:: WORK REQUIRED ::
Return each line that holds the word "follow".

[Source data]
*****

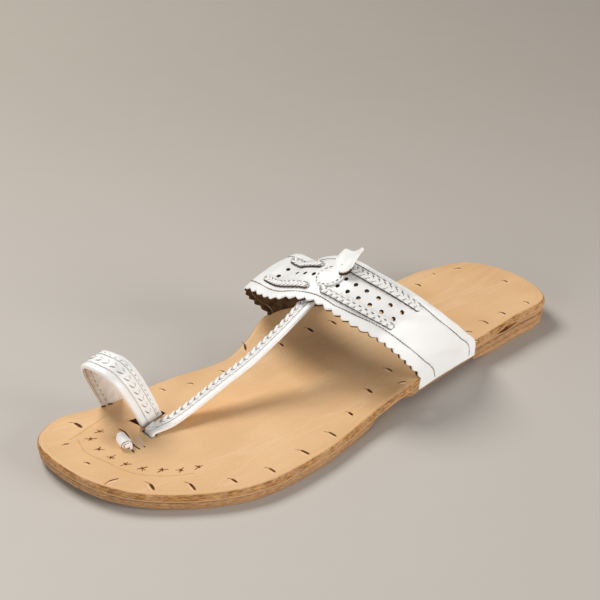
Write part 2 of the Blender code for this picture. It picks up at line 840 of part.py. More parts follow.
def ring_cuts():
    """Cutters for the ring's outer slot and for the recess of its inner leg."""
    front_outer, front_inner = ring_feet(0.0)
    back_outer, back_inner = ring_feet(1.0)
    top = 2.0 * insole_thickness
    plan = {
        "ring_slot": (
            (front_outer[0] - leg_room, front_outer[1] + leg_room),
            (front_outer[0] + ring_slot, front_outer[1] + leg_room),
            (back_outer[0] + ring_wall + leg_room, back_outer[1] - leg_room),
            (back_outer[0] - leg_room, back_outer[1] - leg_room),
        ),
        "ring_recess": (
            (front_inner[0] - ring_wall - leg_room, front_inner[1] + leg_room),
            (front_inner[0] + ring_wall, front_inner[1] + leg_room),
            (back_inner[0] + ring_wall, back_inner[1] - leg_room),
            (back_inner[0] - ring_wall - leg_room, back_inner[1] - leg_room),
        ),
    }
    tools = []
    for name, corners in plan.items():
        level = insole_top(corners[0][0], corners[0][1])
        bottom = level - insole_thickness - gap * 0.5
        low = [np.array([*corner, bottom]) for corner in corners]
        high = [np.array([*corner, level + top]) for corner in corners]
        front = np.array([[low[0], high[0]], [low[1], high[1]]])
        back = np.array([[low[3], high[3]], [low[2], high[2]]])
        tools.append(cutter(name, [front, back]))
    return tools


def build_knot():
    """The strap's end, come up through its own slit and rolled over towards the toe."""
    along, across = knot_place
    x = across * half_width(along)
    y = y_of(along)
    level = insole_top(x, y)
    pitch = knot_wall + gap
    start = knot_radius - 0.5 * knot_wall
    turns = (start - 1.1 * knot_wall) / pitch
    angle = np.linspace(0.0, 2.0 * np.pi * turns, 26)
    radius = start - pitch * angle / (2.0 * np.pi)
    centre = (start, level + gap + knot_squash * knot_radius)
    forward = centre[0] - radius * np.cos(angle)
    height = centre[1] + knot_squash * radius * np.sin(angle)
    tail_end = outsole_top(x, y) + gap
    tail = np.stack([np.zeros(4), np.linspace(tail_end, centre[1], 5)[:-1]], axis=1)
    line = np.concatenate([tail, np.stack([forward, height], axis=1)])
    direction = unit(np.gradient(line, axis=0))
    outward = np.stack([-direction[:, 1], direction[:, 0]], axis=1)
    straight = np.array([np.cos(knot_turn), np.sin(knot_turn), 0.0])
    toward = np.array([-np.sin(knot_turn), np.cos(knot_turn), 0.0])
    faces = []
    for offset in (0.5 * knot_wall, -0.5 * knot_wall):
        section = line + outward * offset
        middle = np.array([x, y, 0.0]) + section[:, :1] * toward + section[:, 1:] * (0.0, 0.0, 1.0)
        ends = [middle + straight * knot_width * side for side in (-0.5, 0.5)]
        faces.append(np.stack(ends, axis=1))
    knot = solid("toe_knot", faces, strap_look)
    half = 0.5 * knot_width + slit_spare
    walls = []
    for offset in (-0.5 * knot_wall - gap, 0.5 * knot_wall + gap):
        corners = []
        for side in (-half, half):
            spot = np.array([x, y, 0.0]) + toward * offset + straight * side
            bottom = (spot[0], spot[1], level - insole_thickness - 0.5 * gap)
            corners.append([bottom, (spot[0], spot[1], level + insole_thickness)])
        walls.append(np.array(corners))
    return cutter("knot_slit", walls)


for old in list(bpy.data.objects):
    bpy.data.objects.remove(old, do_unlink=True)

insole_look = finish_look("tan_insole_leather", (0.80, 0.55, 0.32), 0.55)
edge_look = finish_look("stacked_edge_leather", (0.36, 0.18, 0.08), 0.6)
outsole_look = finish_look("sole_leather", (0.48, 0.30, 0.17), 0.65)
strap_look = finish_look("white_strap_leather", (0.90, 0.89, 0.87), 0.45)
braid_look = finish_look("white_braid_leather", (0.86, 0.84, 0.81), 0.5)
cut_look = finish_look("cutter", (0.5, 0.5, 0.5), 0.9)

insole, wedge, outsole = build_sole()
build_instep_strap()
build_braids()
build_disc()
build_leaf()
centre_strap, centre_end, centre_mouth = build_centre_strap()
build_toe_ring()

for recess in (
    foot_recess("outer_foot_recess", outer_foot, False),
    foot_recess("inner_foot_recess", inner_foot, True),
):
    for layer in (insole, wedge, outsole):
        cut(layer, recess)
for tool in (*ring_cuts(), toe_slit(centre_end, centre_mouth), build_knot()):
    cut(insole, tool)
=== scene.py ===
import bmesh
import bpy
import numpy as np
from mathutils import Matrix


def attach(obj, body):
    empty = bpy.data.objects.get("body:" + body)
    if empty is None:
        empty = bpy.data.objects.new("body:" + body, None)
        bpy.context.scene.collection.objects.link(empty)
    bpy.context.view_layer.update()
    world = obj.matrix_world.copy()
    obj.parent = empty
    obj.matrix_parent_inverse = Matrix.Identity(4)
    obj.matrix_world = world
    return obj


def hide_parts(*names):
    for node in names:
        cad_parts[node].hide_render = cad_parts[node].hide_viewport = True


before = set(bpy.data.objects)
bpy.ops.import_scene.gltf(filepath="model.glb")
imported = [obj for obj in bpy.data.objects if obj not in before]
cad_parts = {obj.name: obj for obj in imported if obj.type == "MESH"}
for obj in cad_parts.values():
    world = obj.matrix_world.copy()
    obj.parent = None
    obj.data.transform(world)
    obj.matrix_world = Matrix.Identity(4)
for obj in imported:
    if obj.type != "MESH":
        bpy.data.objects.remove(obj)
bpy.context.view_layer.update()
print("frame loaded")

# small helpers for numbers


def ease(value, start, end):
    # smooth step: 3t^2 - 2t^3, where t runs from 0 at start to 1 at end
    t = np.clip((np.asarray(value, float) - start) / (end - start), 0.0, 1.0)
    return t * t * (3.0 - 2.0 * t)


def hump(value, start, peak, end):
    # smooth hill: a step up to the peak times a step down after it
    return ease(value, start, peak) * (1.0 - ease(value, peak, end))


def bell(value, centre, width):
    # a bell curve of height 1: exp(-(distance / width)^2)
    return np.exp(-(((np.asarray(value, float) - centre) / width) ** 2))


def lengthOf(vectors):
    # the root of the summed squares of each vector
    return np.sqrt((vectors**2).sum(axis=-1, keepdims=True))


def unit(vectors):
    # each vector divided by its length
    return vectors / np.maximum(lengthOf(vectors), 1e-12)


def throughPoints(points, where, closed=False):
    # a curve through the points: cubic pieces whose end directions weigh both chords
    where = np.asarray(where, float)
    points = np.asarray(points, float)
    if points.ndim == 2:
        points = np.repeat(points[:, None, :], len(where), axis=1)
    if closed:
        points = np.concatenate([points[-1:], points, points[:2]])
    else:
        first = 2.0 * points[:1] - points[1:2]
        last = 2.0 * points[-1:] - points[-2:-1]
        points = np.concatenate([first, points, last])
    step = np.clip(np.floor(where).astype(int), 0, len(points) - 4)
    t = (where - step)[:, None]
    column = np.arange(len(where))
    before, start, end, after = (points[step + k, column] for k in range(4))
    chord = lengthOf(end - start)
    back = lengthOf(start - before)
    ahead = lengthOf(after - end)
    leave = ((start - before) * chord / back + (end - start) * back / chord) / (back + chord)
    arrive = ((end - start) * ahead / chord + (after - end) * chord / ahead) / (ahead + chord)
    return (
        (2.0 * t**3 - 3.0 * t**2 + 1.0) * start
        + (t**3 - 2.0 * t**2 + t) * chord * leave
        + (3.0 * t**2 - 2.0 * t**3) * end
        + (t**3 - t**2) * chord * arrive
    )


def runAlong(points):
    # distance from the first point to each point, along the line
    steps = lengthOf(np.diff(points, axis=0))[:, 0]
    return np.concatenate([[0.0], np.cumsum(steps)])


def atDistance(points, wanted):
    # points of the line at the wanted distances from its start
    run = runAlong(points)
    return np.stack([np.interp(wanted, run, points[:, k]) for k in range(points.shape[1])], axis=-1)


def evenly(points, count):
    # the line again, as points at equal distances
    return atDistance(points, np.linspace(0.0, runAlong(points)[-1], count))


def waves(x, y, seed):
    # slow unevenness between -1 and 1: a sum of sines that run in different directions
    total = np.zeros_like(np.asarray(x, float))
    for k in range(5):
        angle = seed + 2.4 * k
        pitch = 0.034 / (1.0 + 0.55 * k)
        across = x * np.cos(angle) + y * np.sin(angle)
        total = total + np.sin(2.0 * np.pi * across / pitch + 1.7 * k * seed) / (1.0 + 0.8 * k)
    return total / 2.6


# small helpers for meshes


def quadGrid(rows, columns, closed=False):
    # four corners of each square of a grid, and of the last column to the first if closed
    number = np.arange(rows * columns).reshape(rows, columns)
    if closed:
        number = np.concatenate([number, number[:, :1]], axis=1)
    quads = [number[:-1, :-1], number[:-1, 1:], number[1:, 1:], number[1:, :-1]]
    return np.stack(quads, axis=-1).reshape(-1, 4)


def makePiece(name, points, faces, looks, lookOf=None, values=None, angle=50.0):
    # one mesh object from arrays, doubles merged, faces pointing out
    mesh = bpy.data.meshes.new(name)
    mesh.from_pydata(np.asarray(points).reshape(-1, 3).tolist(), [], [list(face) for face in faces])
    for look in looks:
        mesh.materials.append(look)
    if lookOf is not None:
        mesh.polygons.foreach_set("material_index", np.asarray(lookOf, np.int32))
    for title, numbers in (values or {}).items():
        layer = mesh.attributes.new(title, "FLOAT", "POINT")
        layer.data.foreach_set("value", np.asarray(numbers, np.float32).ravel())
    work = bmesh.new()
    work.from_mesh(mesh)
    bmesh.ops.remove_doubles(work, verts=work.verts, dist=2e-6)
    bmesh.ops.dissolve_degenerate(work, edges=work.edges, dist=1e-7)
    bmesh.ops.recalc_face_normals(work, faces=work.faces)
    work.to_mesh(mesh)
    work.free()
    mesh.shade_smooth()
    mesh.set_sharp_from_angle(angle=np.radians(angle))
    piece = bpy.data.objects.new(name, mesh)
    bpy.context.collection.objects.link(piece)
    return piece


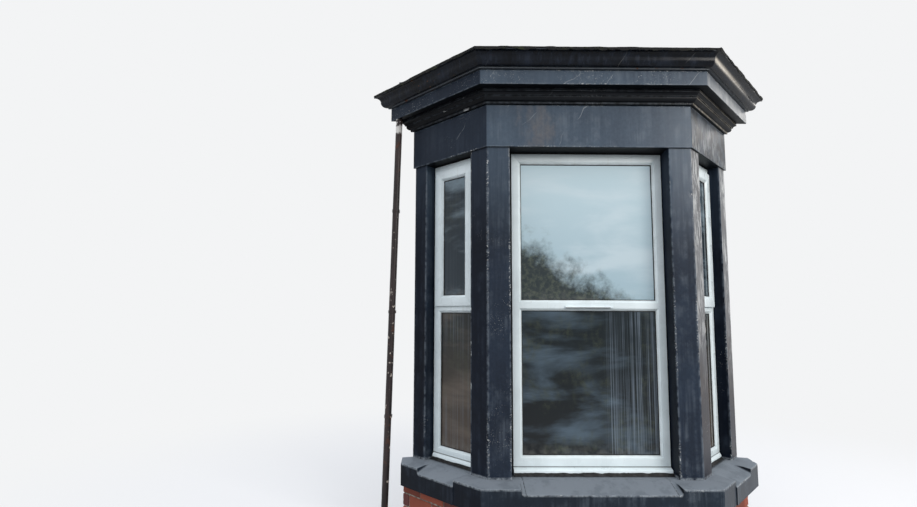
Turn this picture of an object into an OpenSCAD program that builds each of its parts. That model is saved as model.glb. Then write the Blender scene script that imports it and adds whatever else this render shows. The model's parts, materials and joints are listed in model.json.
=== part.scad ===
// A canted bay window: brick base, painted stone sill, mullions and cornice,
// ogee gutter, felted roof, white plastic windows and a rainwater pipe.
// X runs along the house wall, -Y points to the street and Z is up.
// The origin is on the ground, in the middle of the whole bay's box.

/* [Plan] */
// Width of the front between its arrises, at the frieze
front_w = 1375; // [1200:5:1700]
// How far the frieze stands out from the house wall
bay_depth = 520; // [470:5:640]
// Angle between the front and a canted side
cant = 45; // [38:1:50]
// Thickness of the base wall
wall_thick = 225; // [200:5:260]
// How far the brick base stands out past the frieze
base_out = 35; // [10:1:60]

/* [Heights] */
// One course of brick with its joint
course_h = 88; // [70:1:95]
// Courses of brick under the sill
courses = 4; // [2:1:8]
// Height of the sill stones at their stoolings
sill_h = 165; // [130:1:200]
// Height of the mullions
mullion_h = 2150; // [1900:5:2400]
// Height of the frieze
frieze_h = 289; // [200:1:350]
// Height of the bed mould
bed_h = 85; // [70:1:110]
// Height of the corona
corona_h = 97; // [70:1:130]

/* [Sill] */
// How far the sill stands out past the frieze
sill_out = 118; // [105:1:160]
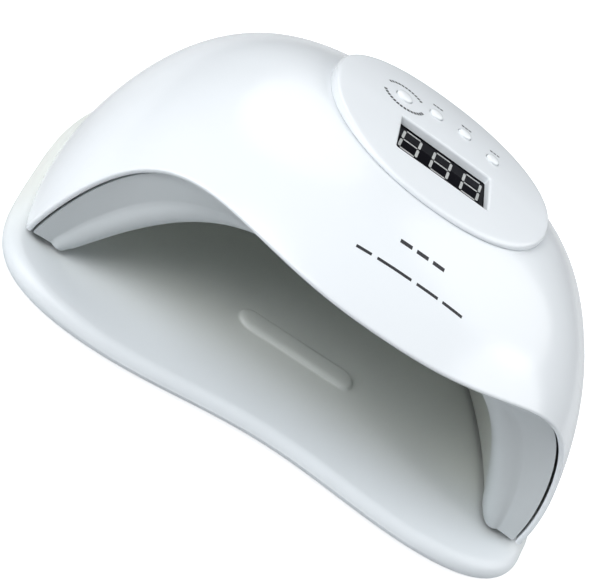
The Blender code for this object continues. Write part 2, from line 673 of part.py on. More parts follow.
NF = 28
outline = [shell_plan(radians(-12 + 204 * i / NF), WALL + 0.75) for i in range(NF + 1)]
inner = [cavity_plan(radians(176 - 172 * i / NF), LINER_T + 1.1) for i in range(NF + 1)]
outline = [p for p in outline if p[1] > -50.0]
inner = [p for p in inner if p[1] > -50.0]
bm = bmesh.new()
prism(bm, outline + inner, 13.3, 15.2)
lf = finish("lower_frame", bm, frame_white, parent=lamp_asm, smooth=False)
MAGNETS = []
for deg in (0, 40, 140, 180):
    u = radians(deg)
    p, n = dome(u, 0.0), dome_normal(u, 0.0)
    q = p - n * 13.5
    MAGNETS.append((q.x, q.y))
bm = bmesh.new()
for x, y in FRAME_BOSSES:
    lathe(bm, [(0, 10), (1.6, 10), (1.6, 20), (0, 20)], 10, (x, y, 0))
boolean(lf, bm, "frame_holes", "DIFFERENCE")
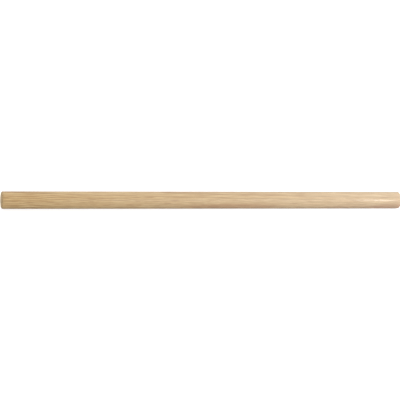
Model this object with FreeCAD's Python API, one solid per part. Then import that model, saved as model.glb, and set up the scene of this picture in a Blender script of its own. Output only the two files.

*****

:: OUTPUT ::
Write part 2 of the Blender code for this picture. It picks up at line 840 of part.py. More parts follow.
The Blender code for this object continues. Write part 2, from line 673 of part.py on. More parts follow.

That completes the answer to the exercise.